Jamais le roitelet ne défraie la chronique, car il ne lui viendrait en aucun cas l’idée de se mettre en avant ! L’épervier le dédaigne, préférant d’autres mets plus en chair, et l’aigle dupé, dans le conte, le protège sous son aile, sans même sans apercevoir.
Mais ce qui est rare, n’en soufflez-pas un mot-, c’est que jamais, oh ! grand jamais, dans les arcanes du pouvoir, il n’oserait plumer l’un de ses sujets.
N’est pas là une grande réforme que de laisser les plus petits prospérer et de permettre aux besogneux d’accéder à la plus belle des richesses, celle que confère la liberté de l’air ?

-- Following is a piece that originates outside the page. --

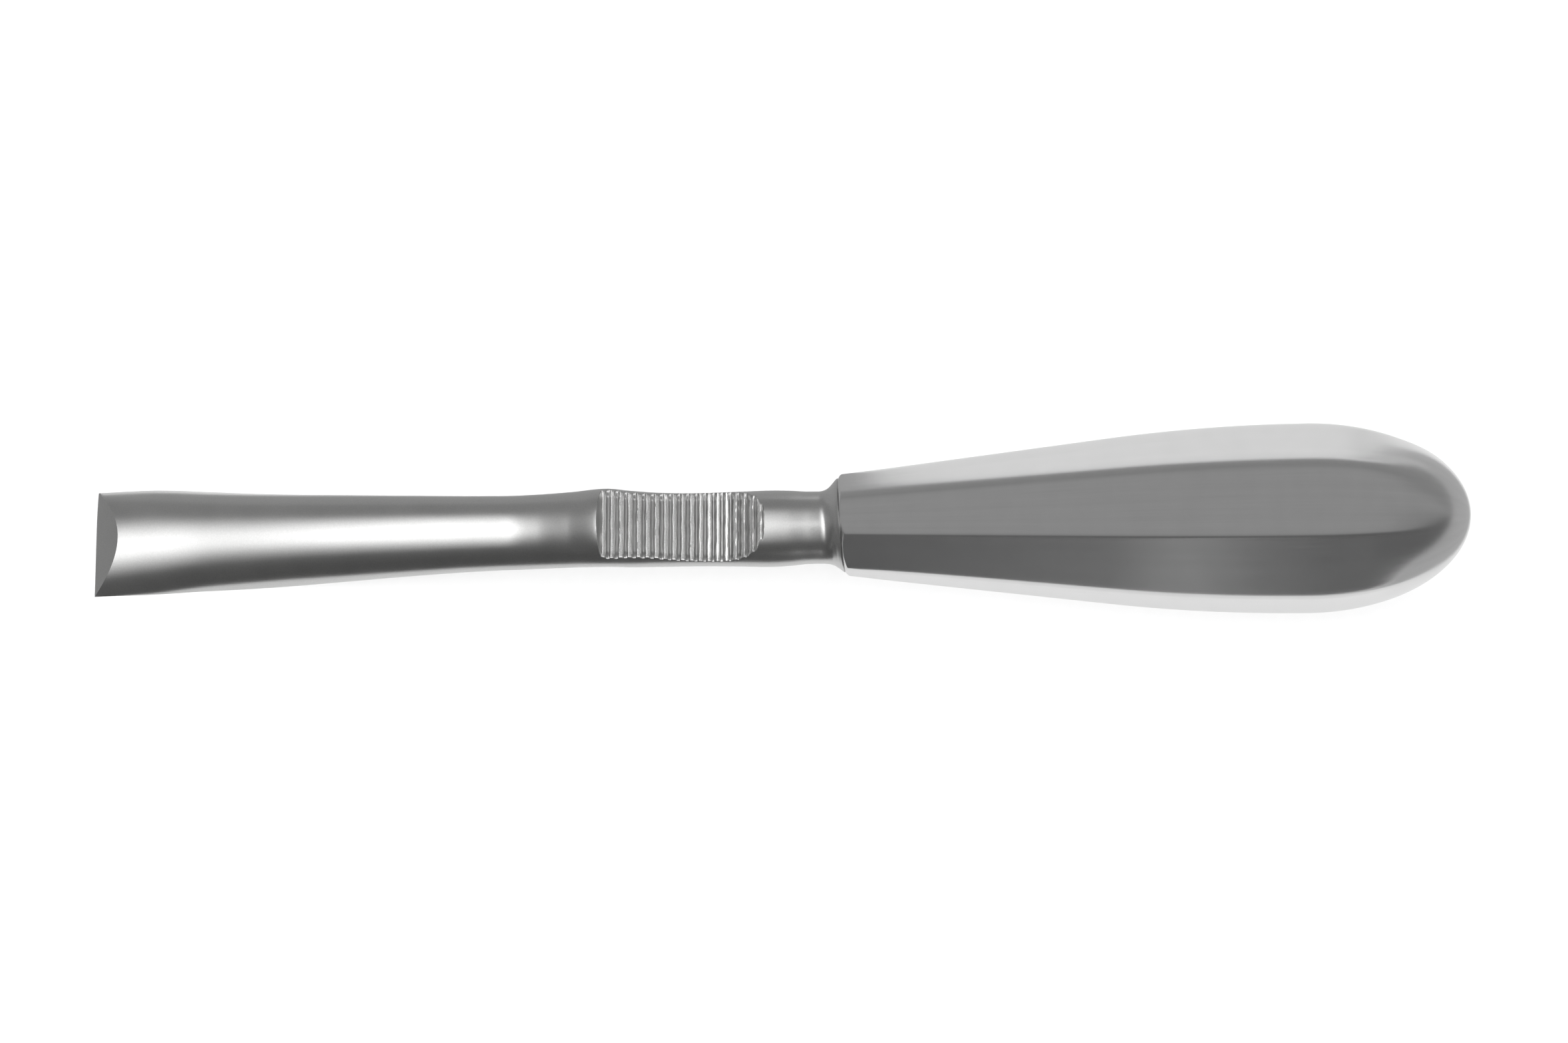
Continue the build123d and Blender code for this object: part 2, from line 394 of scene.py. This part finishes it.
def rest_floor(station):
    """Lift of the finger rest's floor without its ribs; far above the shank elsewhere."""
    dip_station = RAMP_END_STATION + DIP_RADIUS * math.sin(RAMP_SLOPE)
    dip_floor = RAMP_END_LIFT - DIP_RADIUS * (1 - math.cos(RAMP_SLOPE))
    start_angle = math.asin((RUN_OUT_STATION - dip_station) / DIP_RADIUS)
    start_floor = dip_floor + DIP_RADIUS * (1 - math.cos(start_angle))
    ramp = RAMP_END_LIFT + (RAMP_END_STATION - station) * math.tan(RAMP_SLOPE)
    reach = np.clip((station - dip_station) / DIP_RADIUS, -1, 1)
    dip = dip_floor + DIP_RADIUS * (1 - np.sqrt(1 - reach**2))
    out = (station - RUN_OUT_STATION) / RUN_OUT_RADIUS + math.sin(start_angle)
    out = np.clip(out, 0, ARC_LIMIT)
    run_out = start_floor + RUN_OUT_RADIUS * (math.cos(start_angle) - np.sqrt(1 - out**2))
    floor = np.where(station < RUN_OUT_STATION, dip, run_out)
    floor = np.where(station < RAMP_END_STATION, ramp, floor)
    floor = np.maximum(floor, REST_WALL_TOP - (station - LIP_STATION) * LIP_WALL_SLOPE)
    end_wall = (station - REST_END) * LIP_WALL_SLOPE + REST_END_FLOOR
    floor = np.where(station > REST_END, np.maximum(floor, end_wall), floor)
    return np.where(station < LIP_STATION - LIP_CLEARANCE, CLEAR_LIFT, floor)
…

Qui plus est, notre roi qui, faut-il le préciser-, ne demandait aucun honneur, est musicien à ses heures et, en bon souverain éclairé, promeut la création artistique à l’autel de la nature, son théâtre. Sans le vexer, son chant émeut plus qu’il n’impressionne son auditoire. Normal : dans l’intimité du feuillage, il préfère le friselis à peine audible, aux éclats de voix bavardes. Sa modeste strophe formée d’une seule note répétée, telle une lente ondulation, titille le haut du spectre. Elle n’est pas d’allure pressée, se concluant juste par une petite ritournelle comme une décoration baroque. Cela suffit à notre bonheur et sans doute à celui de sa reine. Pour « l’amour de sa (courte) vie », que ne ferait-il pas ? Le temps peut bien filer, à l’émotion qui l’ébranle, le roitelet ne se refuse ! Y a -t-il offrande plus belle que « d’ouvrir son coeur à sa voix, comme s’ouvrent les fleurs aux baisers de l’aurore » ? Ah que ne donnerions-nous pas, dans le secret couvert des ramilles, pour assister aux noces édéniques du couple royal ?
Les cris de communication des plus petits oiseaux d’Europe, de contact ou d’appel se perdent dans le murmure d’une brise ; et il faut être attentif et tendre l’oreille pour percevoir leur présence.
Il leur arrive parfois, et il faut quelque chance pour surprendre leurs échanges, de dialoguer avec plus de force qu’à l’accoutumée, qu’il s’agisse d’une conversation dans l’intimité du couple, quand le mâle paradant exhibe sa huppe enflammée ou lors d’une rencontre inopinée avec un roitelet triple bandeau.